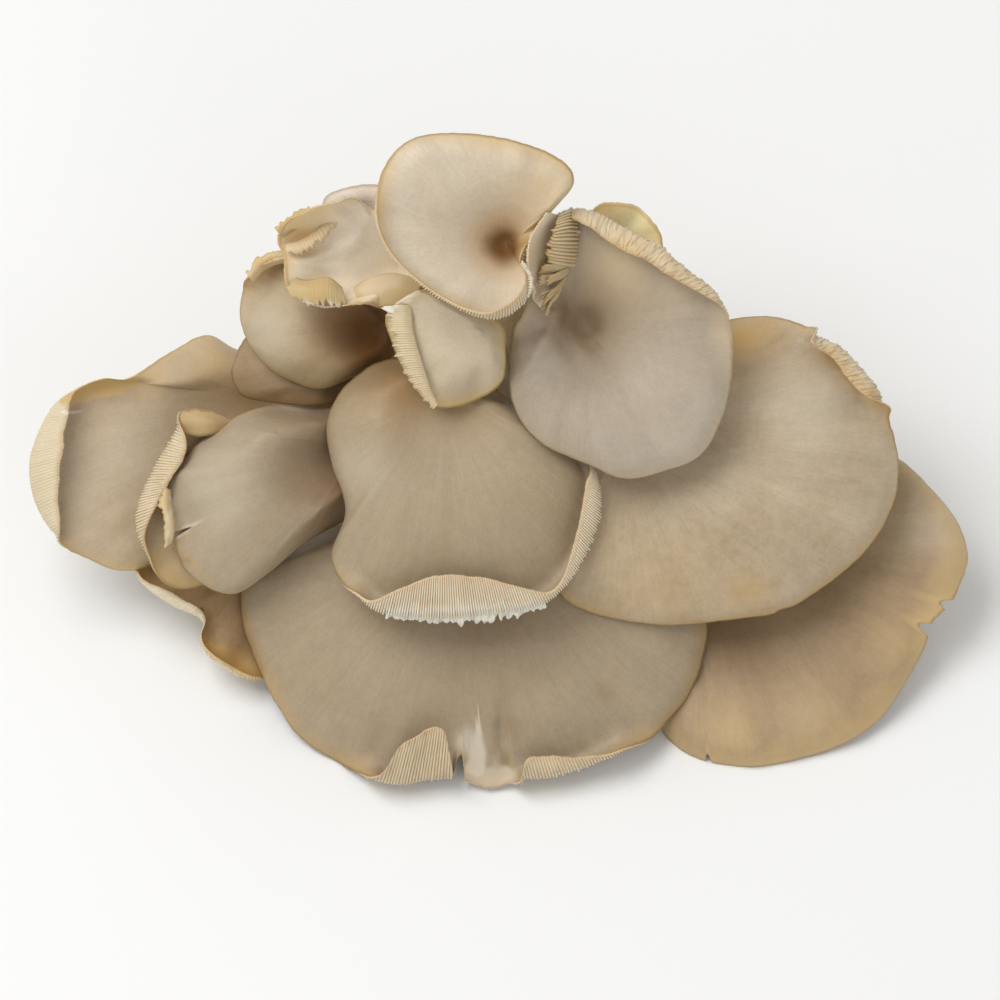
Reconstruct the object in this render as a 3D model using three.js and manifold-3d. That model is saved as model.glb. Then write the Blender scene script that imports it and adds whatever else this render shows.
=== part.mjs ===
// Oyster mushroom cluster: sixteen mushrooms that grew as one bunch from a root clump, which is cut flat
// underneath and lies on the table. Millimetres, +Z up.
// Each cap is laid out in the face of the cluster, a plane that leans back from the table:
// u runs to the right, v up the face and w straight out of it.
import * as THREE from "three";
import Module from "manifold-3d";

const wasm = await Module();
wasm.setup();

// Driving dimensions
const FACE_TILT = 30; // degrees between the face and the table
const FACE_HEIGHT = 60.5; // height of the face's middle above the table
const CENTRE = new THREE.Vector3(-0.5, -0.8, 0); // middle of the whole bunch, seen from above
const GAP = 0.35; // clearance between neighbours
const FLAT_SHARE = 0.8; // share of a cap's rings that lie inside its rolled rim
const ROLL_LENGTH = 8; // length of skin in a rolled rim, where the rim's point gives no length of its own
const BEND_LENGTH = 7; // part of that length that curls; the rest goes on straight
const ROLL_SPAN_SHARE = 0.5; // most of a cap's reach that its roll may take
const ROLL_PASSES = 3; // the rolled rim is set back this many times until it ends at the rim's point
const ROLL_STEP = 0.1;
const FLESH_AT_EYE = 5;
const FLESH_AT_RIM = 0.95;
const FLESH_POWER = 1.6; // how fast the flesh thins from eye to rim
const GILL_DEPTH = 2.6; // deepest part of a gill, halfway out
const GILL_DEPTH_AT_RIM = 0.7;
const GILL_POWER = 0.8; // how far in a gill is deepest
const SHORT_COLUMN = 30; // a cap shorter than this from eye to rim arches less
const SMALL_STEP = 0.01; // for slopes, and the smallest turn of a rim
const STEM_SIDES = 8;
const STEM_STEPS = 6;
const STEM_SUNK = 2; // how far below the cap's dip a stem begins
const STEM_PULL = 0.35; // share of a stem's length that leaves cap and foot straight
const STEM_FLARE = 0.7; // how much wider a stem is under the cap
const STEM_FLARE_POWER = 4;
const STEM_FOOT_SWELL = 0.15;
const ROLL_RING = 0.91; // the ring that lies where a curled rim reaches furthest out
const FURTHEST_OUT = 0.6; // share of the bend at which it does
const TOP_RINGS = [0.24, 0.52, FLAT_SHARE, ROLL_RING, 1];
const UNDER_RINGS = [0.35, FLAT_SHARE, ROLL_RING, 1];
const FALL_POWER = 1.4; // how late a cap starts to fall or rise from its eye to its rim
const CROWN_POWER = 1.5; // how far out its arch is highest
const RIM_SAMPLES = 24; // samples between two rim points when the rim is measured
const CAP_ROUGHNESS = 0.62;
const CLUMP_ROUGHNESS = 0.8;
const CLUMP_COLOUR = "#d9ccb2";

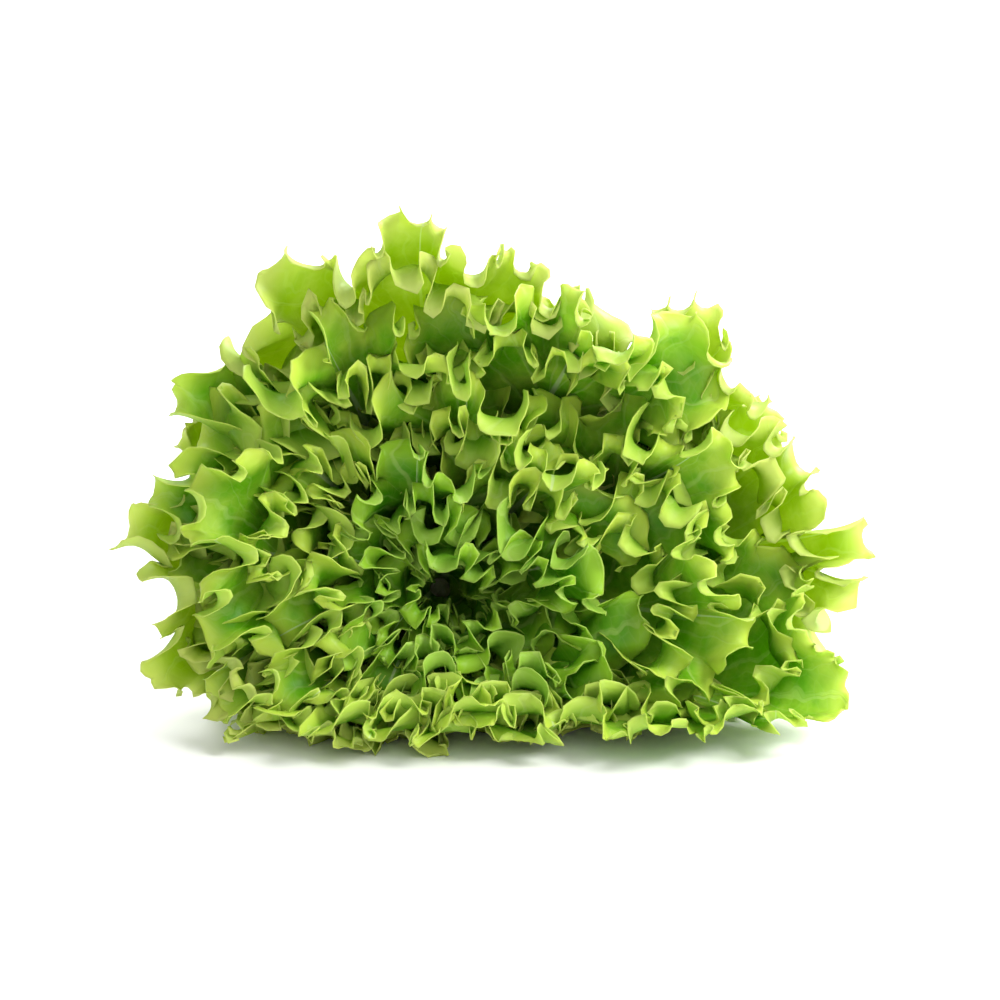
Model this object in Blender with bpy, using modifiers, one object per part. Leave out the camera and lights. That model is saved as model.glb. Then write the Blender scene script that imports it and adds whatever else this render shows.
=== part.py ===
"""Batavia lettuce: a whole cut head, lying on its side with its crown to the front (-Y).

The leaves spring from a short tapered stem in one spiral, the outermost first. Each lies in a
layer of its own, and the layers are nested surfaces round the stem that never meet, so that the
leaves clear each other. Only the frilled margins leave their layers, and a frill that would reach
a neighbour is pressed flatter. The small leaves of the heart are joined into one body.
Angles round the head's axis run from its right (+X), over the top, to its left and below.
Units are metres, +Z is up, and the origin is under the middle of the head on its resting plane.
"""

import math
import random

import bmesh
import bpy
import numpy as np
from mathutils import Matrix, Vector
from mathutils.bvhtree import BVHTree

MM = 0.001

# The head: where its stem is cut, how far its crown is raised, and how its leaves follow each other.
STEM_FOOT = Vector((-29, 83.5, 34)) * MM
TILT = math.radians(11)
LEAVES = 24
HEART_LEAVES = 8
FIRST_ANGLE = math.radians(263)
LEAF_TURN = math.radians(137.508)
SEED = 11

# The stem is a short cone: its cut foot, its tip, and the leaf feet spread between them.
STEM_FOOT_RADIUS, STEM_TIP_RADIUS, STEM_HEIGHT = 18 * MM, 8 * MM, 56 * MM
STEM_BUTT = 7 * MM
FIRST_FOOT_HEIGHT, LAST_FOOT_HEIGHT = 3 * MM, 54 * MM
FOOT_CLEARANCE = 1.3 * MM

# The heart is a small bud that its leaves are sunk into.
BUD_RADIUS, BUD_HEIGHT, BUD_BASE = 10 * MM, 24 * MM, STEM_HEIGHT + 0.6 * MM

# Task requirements
Using the entries above, return each line in which the word "this" occurs.

# Full response
Reconstruct the object in this render as a 3D model using three.js and manifold-3d. That model is saved as model.glb. Then write the Blender scene script that imports it and adds whatever else this render shows.
const ROLL_PASSES = 3; // the rolled rim is set back this many times until it ends at the rim's point
const SHORT_COLUMN = 30; // a cap shorter than this from eye to rim arches less
Model this object in Blender with bpy, using modifiers, one object per part. Leave out the camera and lights. That model is saved as model.glb. Then write the Blender scene script that imports it and adds whatever else this render shows.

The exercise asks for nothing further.